Я не могла придумать, что теперь делать. Ничего. Разве что умереть окончательно. Я была уверена, что могу, но что-то меня останавливало. Вовка. Я чувствовала, что он ещё здесь.
Откуда-то из глубин сознания всплыла старая песня Андреа Бочелли — «Con te partiro»[13]. Не знаю, написана она уже здесь или нет, никогда не задавалась этим вопросом. Помню, как в первый раз узнала перевод и плакала.

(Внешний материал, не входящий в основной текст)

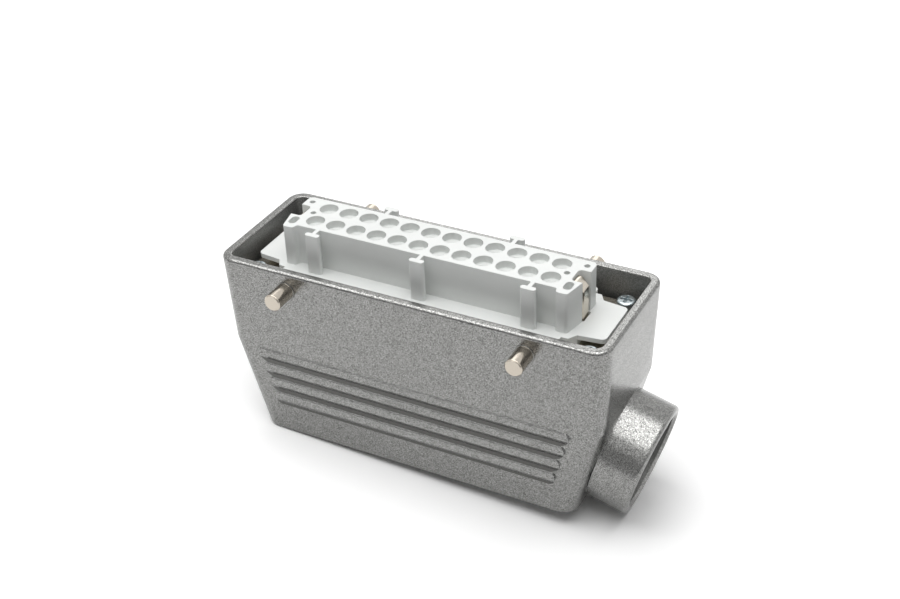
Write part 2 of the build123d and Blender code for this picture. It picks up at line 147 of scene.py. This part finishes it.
def smooth_copy(node):
    """The CAD node's own surface as one welded mesh, smooth over its curved stretches."""
    mesh = nodes[node].data.copy()
    mesh.materials.clear()
    work = bmesh.new()
    work.from_mesh(mesh)
    bmesh.ops.remove_doubles(work, verts=work.verts, dist=1e-6)
    for face in work.faces:
        face.smooth = True
    for edge in work.edges:
        edge.smooth = len(edge.link_faces) == 2 and edge.calc_face_angle(0.0) < sharp_above
    work.to_mesh(mesh)
    work.free()
    piece = bpy.data.objects.new(node + "_finish", mesh)
    bpy.context.scene.collection.objects.link(piece)
    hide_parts(node)
    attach(piece, "root")
    return piece


entry = mounts["cable_entry"]
entry_axis = Vector(entry["axis"])
entry_radius = entry["dims"]["r_mm"] / 1000
entry_length = entry["dims"]["length_mm"] / 1000
entry_mouth = Vector(entry["pos_m"]) + entry_axis * entry_length / 2
entry_depth = 0.02
surface_margin = 0.0001

# The cavity: its ends lean in a little down to the kink, and more below it
cavity_top = 0.0006
cavity_floor = 0.0565
cavity_half_width = 0.0193
mouth_half_length = 0.0585
mouth_draft = 0.025
kink_depth = 0.028
end_slope = 0.27


def inside_hood(place):
    """True for the cavity's walls and for the bore of the cable entry, which take a painted shade."""
    from_mouth = place - entry_mouth
    along = from_mouth.dot(entry_axis)
    off_axis = (from_mouth - along * entry_axis).length
    if -entry_depth < along < surface_margin and off_axis < entry_radius + surface_margin:
        return True
    depth = -place.z
    half_length = mouth_half_length - mouth_draft * depth - end_slope * max(0.0, depth - kink_depth)
    within_walls = abs(place.y) < cavity_half_width and abs(place.x) < half_length
    return cavity_top < depth < cavity_floor and within_walls


# The painted shade under the grip ribs: depths of the first rib's top and of the lowest foot,
# the pitch, and the drop from a rib's top to its steep flank
rib_top = 0.02895
ribs_foot = 0.04865
rib_pitch = 0.00505
rib_flank = 0.0033
rib_end = 0.0583
rib_end_rounding = 600.0
outer_wall = 0.0197
edge_blur = 0.00012


def shade_under_ribs(finish):
    """One from each grip rib's flank down to the next rib, where painted shade darkens the hood, and
    nought on the rest of it.
    """
    place = finish.node("ShaderNodeSeparateXYZ")
    finish.link(finish.coordinates, place.inputs["Vector"])
    height = place.outputs["Z"]
    depth = finish.math("MULTIPLY", height, -1.0)
    drop = finish.math("MODULO", finish.math("SUBTRACT", depth, rib_top), rib_pitch)
    below_flank = finish.fade(drop, rib_flank - edge_blur * 3, rib_flank + edge_blur * 3)
    above_foot = finish.fade(height, -ribs_foot - edge_blur, -ribs_foot + edge_blur)
    past_flank = finish.math("SUBTRACT", drop, rib_flank)
    rounding = finish.math("MULTIPLY", finish.math("MULTIPLY", past_flank, past_flank), rib_end_rounding)
    from_middle = finish.math("ABSOLUTE", place.outputs["X"], 0.0)
    along = finish.math("ADD", from_middle, finish.math("MULTIPLY", depth, end_slope))
    to_end = finish.math("SUBTRACT", rib_end, finish.math("ADD", along, rounding))
    before_end = finish.fade(to_end, -edge_blur, edge_blur * 3)
    outwards = finish.math("ABSOLUTE", place.outputs["Y"], 0.0)
    outside = finish.fade(outwards, outer_wall - surface_margin, outer_wall + surface_margin)
    return finish.math(
        "MULTIPLY",
        finish.math("MULTIPLY", below_flank, above_foot),
        finish.math("MULTIPLY", before_end, outside),
    )


flakes_per_metre = 7200.0
skin_relief = 0.000004
cast_edge = 0.0002
outer_roughness = 0.24
inner_roughness = 0.55

paint = Finish("hammertone_grey", "7E7E7C", outer_roughness, metallic=0.94)
flakes = paint.node("ShaderNodeTexVoronoi", feature="F1")
flakes.inputs["Scale"].default_value = flakes_per_metre
paint.link(paint.coordinates, flakes.inputs["Vector"])
flake = paint.node("ShaderNodeSeparateColor")
paint.link(flakes.outputs["Color"], flake.inputs["Color"])
paint.link(
    paint.bump(flakes.outputs["Distance"], skin_relief, 1.0, paint.rounded_edges(cast_edge)),
    paint.shader.inputs["Normal"],
)
flake_tone = paint.ramp(flake.outputs["Red"], [(0.0, linear("3C3C3A")), (1.0, linear("AFAFAD"))])
# Painted shade: a flat, darker band under each grip rib stands in for the dark reflection of the shadowed
# table that the ribs' flanks show.
painted_rib_shade = paint.mix(shade_under_ribs(paint), flake_tone, "585856")
# Painted shade: the cavity walls and the entry bore get a flatter, slightly darker tone than the outside,
# and a duller coat.
inside = paint.node("ShaderNodeAttribute", attribute_name="inside")
inner_painted_shade = paint.ramp(flake.outputs["Red"], [(0.0, linear("5E5E5C")), (1.0, linear("969694"))])
paint.link(paint.mix(inside.outputs["Fac"], painted_rib_shade, inner_painted_shade), paint.shader.inputs["Base Color"])
paint.link(
    paint.ramp(inside.outputs["Fac"], [(0.0, outer_roughness), (1.0, inner_roughness)]),
    paint.shader.inputs["Roughness"],
)

hood = smooth_copy("hood")
hood.data.materials.append(paint.material)
shaded = hood.data.attributes.new("inside", "FLOAT", "FACE")
shaded.data.foreach_set("value", [float(inside_hood(face.center)) for face in hood.data.polygons])


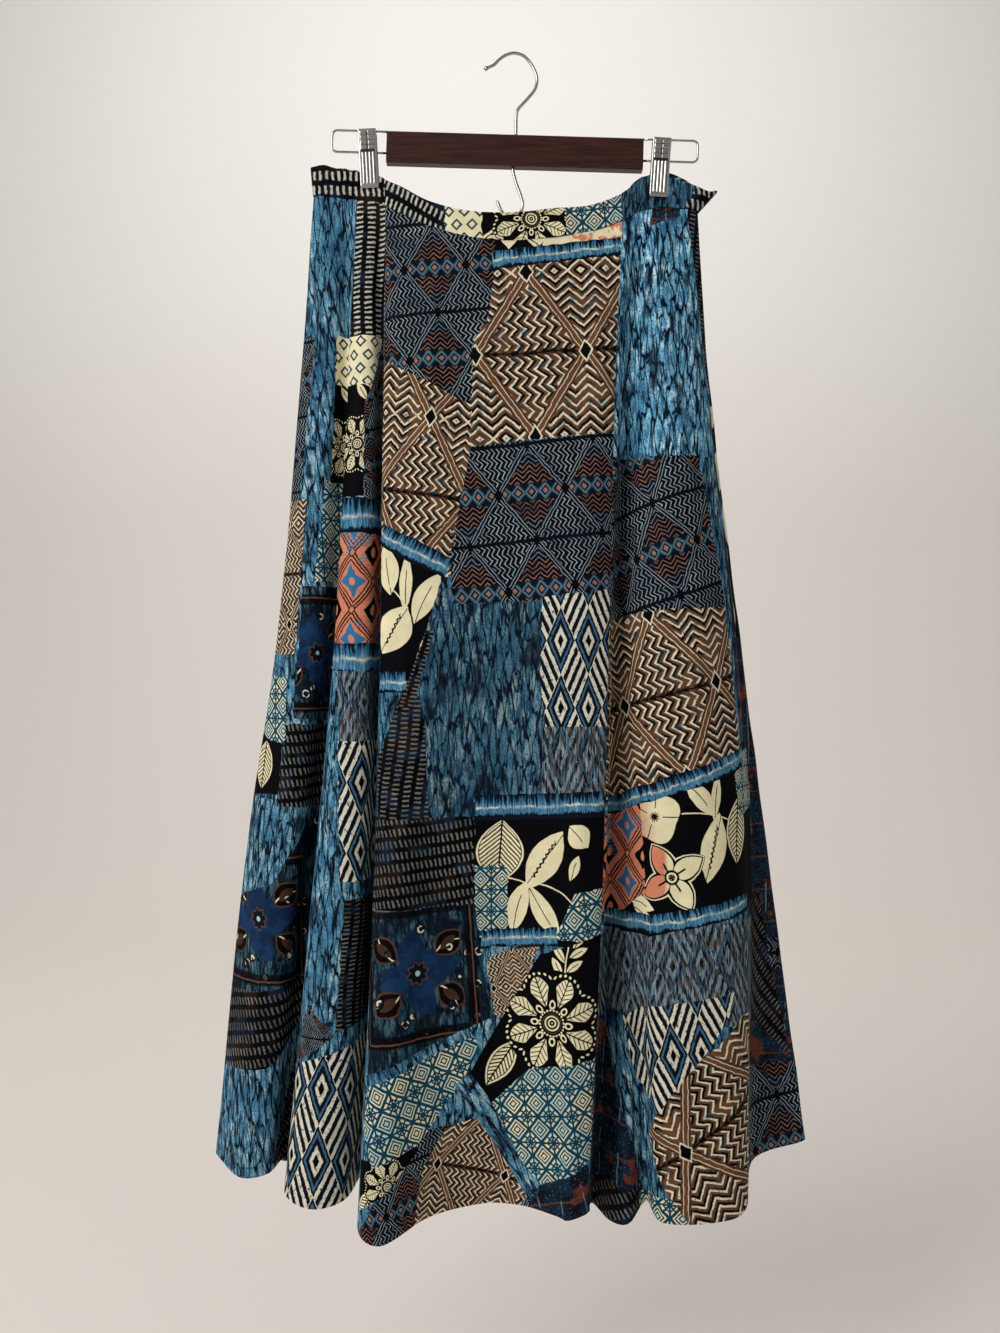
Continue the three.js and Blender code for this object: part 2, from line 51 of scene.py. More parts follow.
# ---- the skirt's folds, in millimetres --------------------------------------------------------
# One row for each crest, face or trough met going round from the left edge across the front,
# round the right edge and back behind. Heights of rim, waist seam and hem, then x and y of the
# cloth's middle at the levels rim, seam, hip, thigh, calf and hem.
LEVELS = np.array([0, 0.175, 0.455, 0.7, 1])  # seam to hem, as shares of the length
FOLDS = [
    ("left edge", -109, -136, -1054, [-192, -190, -201, -223, -254, -281], [-1, -1.5, -4, -7, -9, -8]),
    ("lobe 1 front", -108, -138, -1061, [-181, -180, -187, -202, -229, -254], [-3, -4, -12, -24, -32, -36]),
    ("lobe 1 inner", -111, -139, -1059,
     [-168, -168, -172, -184, -206, -229], [-2.6, -3.6, -14, -24, -32, -34]),
    ("valley 1 floor", -112, -140, -1055,
     [-159, -159, -163, -175, -196, -220], [-2.2, -2.8, -6, -8, -10, -12]),
    ("valley 1", -113, -140, -1056, [-153, -153, -157, -168, -188, -212], [-1.9, -2.4, -6, -8, -10, -12]),
    ("nose 2", -114, -141, -1068, [-148, -148, -155, -167, -184, -208], [-1.6, -2, -14, -26, -42, -54]),
    ("lobe 2 face", -115, -141, -1075, [-141, -141, -144, -152, -164, -183], [-1.6, -2, -22, -38, -54, -68]),
    ("lobe 2 right", -116, -142, -1072, [-135, -134, -133, -135, -141, -155], [-1.6, -2, -20, -34, -48, -58]),
    ("valley 2 floor", -118, -144, -1064,
     [-130, -130, -127.5, -128, -132, -143], [-1.7, -2.4, -9, -13, -19, -27]),
    ("valley 2", -119, -145, -1065, [-126, -125, -122, -121, -125, -135], [-1.9, -3, -9, -13, -19, -26]),
    ("nose 3", -123, -149, -1080, [-120, -119, -121, -123, -127, -138], [-3, -5, -22, -42, -62, -90]),
    ("front 1", -130, -156, -1088, [-106, -106, -106, -106, -107, -116], [-5, -7, -31, -50, -74, -106]),
    ("front 2", -144, -168, -1077, [-80, -79, -78, -77, -76, -78], [-7, -9, -34, -51, -66, -80]),
    ("front 3", -154, -179, -1073, [-43, -43, -41, -40, -40, -33], [-9, -11, -34, -48, -57, -62]),
    ("front 4", -156, -183, -1073, [-3, -3, -4, -2, 0, 5], [-10, -12, -34, -50, -60, -64]),
    ("front 5", -152, -180, -1074, [35, 35, 35, 35, 34, 37], [-9, -11, -36, -54, -69, -82]),
    ("front 6", -148, -173, -1073, [73, 75, 66, 60, 54, 47], [-7, -9, -37, -57, -77, -92]),
    ("nose 4", -136, -162, -1070, [103, 104, 95, 87, 79, 65], [-5, -8, -29, -48, -68, -84]),
    ("valley 3", -123, -153, -1076, [117, 119, 102, 90, 81, 68], [-2.4, -3.8, -18, -30, -43, -58]),
    ("valley 3 floor", -119, -151, -1085, [122, 124, 107, 95, 86, 74], [-1.8, -3, -12, -19, -26, -37]),
    ("tongue left", -118, -150, -1092, [125.5, 127.5, 112, 101, 94, 87], [-1.8, -2.6, -14, -23, -31, -53]),
    ("tongue", -117, -150, -1089, [129, 131, 117, 107, 104, 103], [-1.8, -2.4, -18, -28, -39, -66]),
    ("notch", -115, -148, -1076, [133, 135, 124, 116, 115, 121], [-1.6, -2, -25, -38, -46, -50]),
    ("right face", -114, -147, -1084, [140, 141, 140, 137, 133, 133], [-1.6, -2, -32, -51, -64, -74]),
    ("right middle", -119, -148, -1083, [148, 150, 161, 170, 175, 178], [-1.8, -3, -30, -48, -64, -76]),
    ("right nose", -126, -151, -1078, [166, 159, 177, 201, 210, 209], [-6, -7, -19, -30, -46, -62]),
    ("valley 4", -133, -151, -1052, [184, 169, 184, 210, 226, 225], [-5, -5, -8, -12, -15, -20]),
    ("right edge", -131, -152, -1040, [194, 176, 186, 215, 242, 274], [-1, -1.5, -4, -6, -7, -8]),
    ("right edge back", -131, -152, -1040, [193, 175, 185, 214, 241, 273], [1.5, 2, 1, 1, 1, 0]),
    ("back 1", -128, -148, -1043, [180, 167, 176, 195, 217, 245], [4, 5, 6, 6, 6, 6]),
    ("back trough 1", -118, -146, -1053, [163, 159, 162, 171, 186, 207], [2.4, 2.8, 4, 0, -4, -9]),
    ("back 2", -113, -146, -1056, [141, 142, 138, 142, 152, 171], [1.6, 2, 8, 9, 10, 10]),
    ("back trough 2", -128, -157, -1060, [114, 114, 112, 114, 118, 128], [2.8, 3.2, 5, 1, -3, -8]),
    ("back 3", -149, -172, -1062, [84, 84, 84, 84, 83, 83], [5, 6, 8, 9, 10, 10]),
    ("back trough 3", -153, -178, -1062, [46, 46, 46, 46, 46, 46], [6.5, 7, 6, 2, -3, -10]),
    ("back 4", -155, -181, -1064, [7, 7, 7, 7, 7, 7], [7, 8, 9, 10, 10, 10]),
    ("back trough 4", -153, -178, -1062, [-32, -32, -32, -33, -36, -36], [6.5, 7, 6, 1, -4, -8]),
    ("back 5", -149, -172, -1062, [-71, -71, -71, -74, -80, -80], [5, 6, 8, 9, 10, 10]),
    ("back trough 5", -129, -153, -1060, [-108, -108, -108, -112, -120, -124], [2.8, 3.2, 5, 1, -3, -10]),
    ("back 6", -114, -139, -1060, [-140, -140, -142, -148, -158, -168], [1.6, 2, 8, 9, 10, 10]),
    ("back trough 6", -109, -136, -1060, [-160, -160, -163, -174, -190, -207], [2.2, 2.8, 4, 0, -4, -6]),
    ("back 7", -108, -135, -1060, [-178, -177, -184, -202, -224, -248], [3, 4, 6, 6, 6, 6]),
    ("left edge back", -109, -136, -1053, [-191, -189, -200, -222, -253, -280], [1.5, 2, 1, 1, 0, 0]),
]
COUNT = len(FOLDS)
RIM, SEAM, HEM = (np.array([fold[k] for fold in FOLDS], float) for k in (1, 2, 3))
FOLD_X, FOLD_Y = (np.array([fold[k] for fold in FOLDS], float) for k in (4, 5))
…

Потому что она была про нас.
Quando sono, solo
Sogno all’orizzonte,
E mancan le parole.
Sì, lo so che non c’è luce
In una stanza quando manca il sole,
Se non ci sei tu con me, con me…
Su le finestre,
Mostra a tutti il mio cuore,
Che hai acceso.
Chiudi dentro me
La luce che
Hai incontrato per strada.
Time to say goodbye…
Paesi che non ho mai
Veduto e vissuto con te —
Adesso sì, li vivrò
Con te partirò
Su navi per mari,
Che io lo so.
No, no, non esistono più…
It’s time to say goodbye…[14]
Слова снова сливались в неразборчивый поток. Одни образы, одни картинки. Что будет, если я так и останусь — тварью бессловесной? Ни сказать, ни понять? Слов не осталось совсем, только музыка — прекрасная, как дыхание океана. Я закрыла глаза и слушала её внутри себя.
И когда кто-то зашёл, считал мой пульс и брякал капельницей, я не подала никаких признаков присутствия. Меня тут нет.